Sadly, it is unknown if Ditko enjoyed the Spider-Man films or the Doctor Strange movie, as by 2012 and on he refused to give interviews. He had become dubbed by a few as the “J.D. Salinger of comic books.” Salinger, who after his ever-popular book ‘Catcher in the Rye,’ did his best on an amazing level to avoid the public spotlight for years until his death. Ditko followed the same formula to just live a private life never attending comic book conventions or giving interviews.


The man did answer fan letters though. As years ago I had written Steve Ditko myself to ask a very important question. My question was as stated in two parts:

Mr. Ditko, is it true that when you and Stan Lee worked on Amazing Spider-Man that you would simply draw pages of various actions with a plot in mind and Stan would later add the dialoge? Thus making the earlier issues of Amazing Spider-Man much more wordier with dialoge and narration as opposed to when John Romita took over from you?

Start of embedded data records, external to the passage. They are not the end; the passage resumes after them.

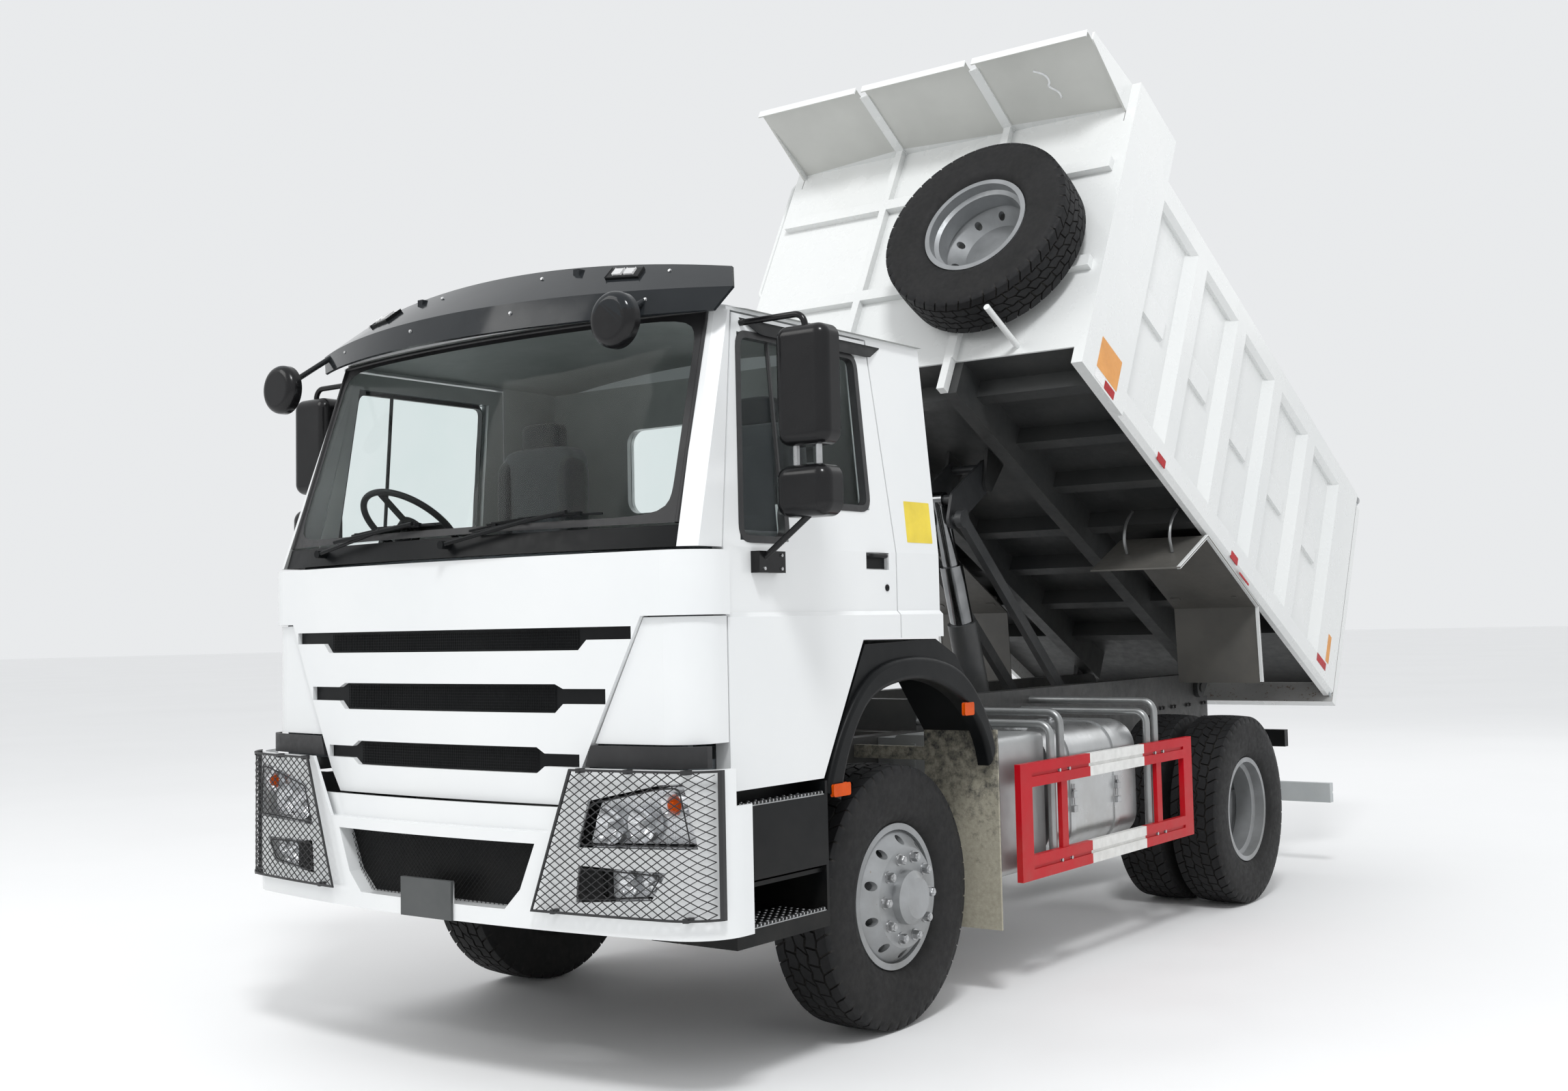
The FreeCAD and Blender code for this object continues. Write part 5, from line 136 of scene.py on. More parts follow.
def outward(surface: Surface) -> Surface:
    """A closed surface with its faces turned outwards.

    The volume is the sum over each face's fan of triangles of a . (b x c) / 6, and where it comes
    out negative every face is reversed.

    Args:
        surface: A closed surface.

    Returns:
        The same surface, turned inside out if it has to be.
    """
    volume = 0.0
    for face in surface.faces:
        corner = surface.points[face]
        fan = np.cross(corner[:, 1:-1], corner[:, 2:])
        volume += float(np.einsum("fi,fki->", corner[:, 0], fan))
    return surface if volume > 0.0 else Surface(surface.points, [face[:, ::-1] for face in surface.faces])


def capped(surface: Surface, rows: int, columns: int) -> Surface:
    """Closes the first and last row of a round grid with one polygon each.

    Args:
        surface: The grid, whose rows are closed rings.
        rows: Its number of rows.
        columns: Points in a row.

    Returns:
        The closed surface, with its faces outwards.
    """
    first = np.arange(columns)[None, ::-1]
    last = (rows - 1) * columns + np.arange(columns)[None, :]
    return outward(Surface(surface.points, surface.faces + [first, last]))


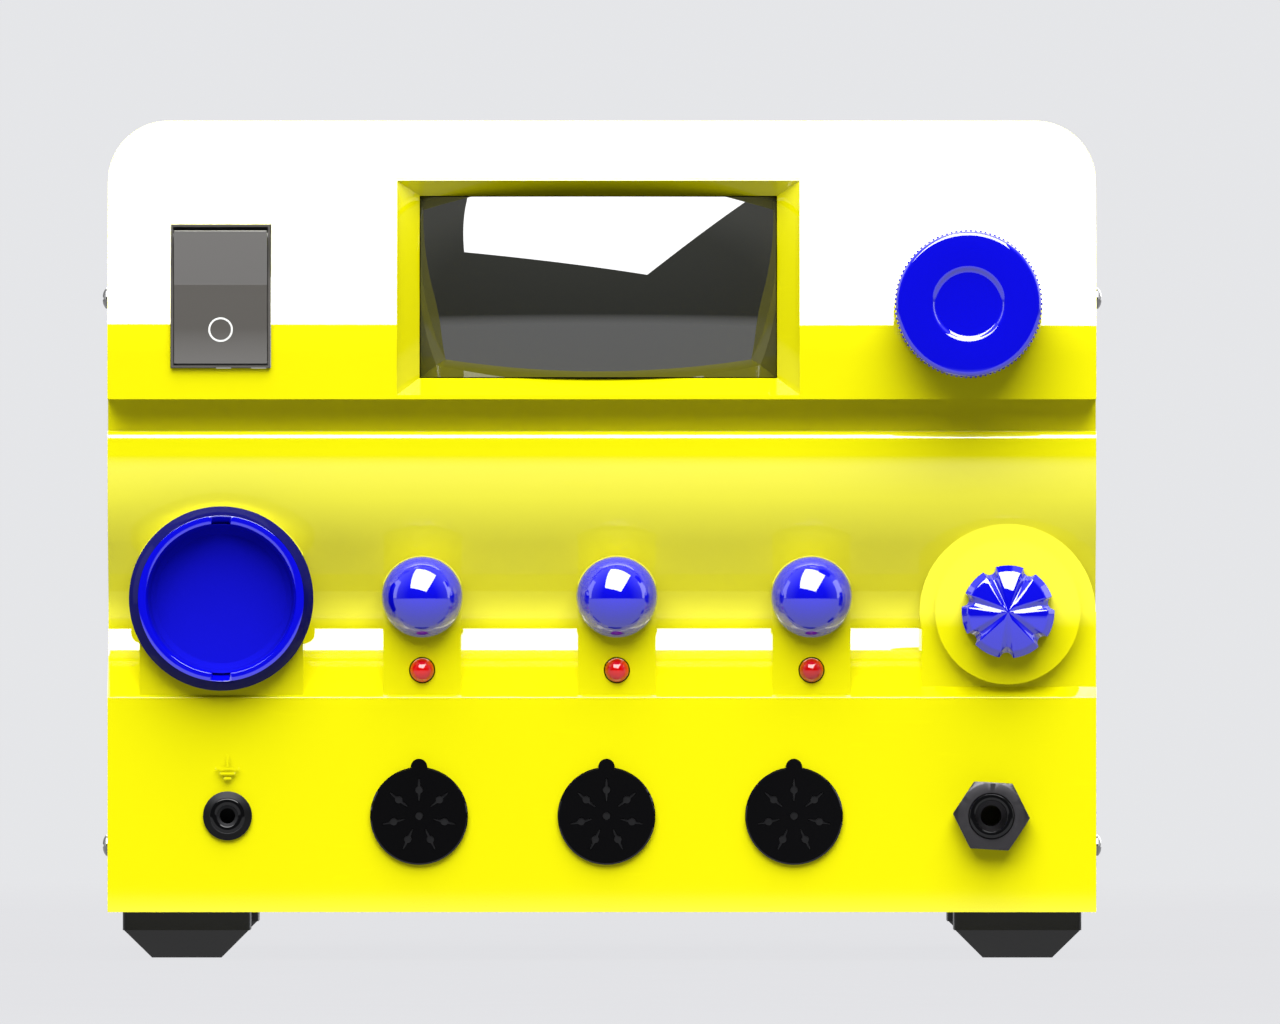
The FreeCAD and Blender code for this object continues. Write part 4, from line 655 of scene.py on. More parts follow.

The man had kindly responded with a handwritten letter. He explained that while the process was not necessarily that simple, it was, in a nutshell, like that. It was why he went on to receive plot and art credit in later Amazing Spider-Man issues before issue 38.

Sampling of Fan Letters Responded to by Ditka

There are still a lot of unanswered questions about the relationship between he and Stan Lee and just what tore him from the book he had helped create and turn into a mega-success. More than likely we will never know, as we have lost the second of the industry’s Marvel Trinity. The Trinity being Stan Lee, Jack Kirby & Steve Ditko.

It saddens me when one of the greats, one of the would-be founding fathers of comic books dies alone. My heart simply goes out to him and I hope he is at a dual desk in the afterlife with Jack Kirby churning out page of page of divine adventure for the denizens of Heaven. Steve Ditko has no known surviving relatives and had never married. He died alone, a bachelor, but he is forever immortalized with his wonderful creations and fantastic artwork for his time.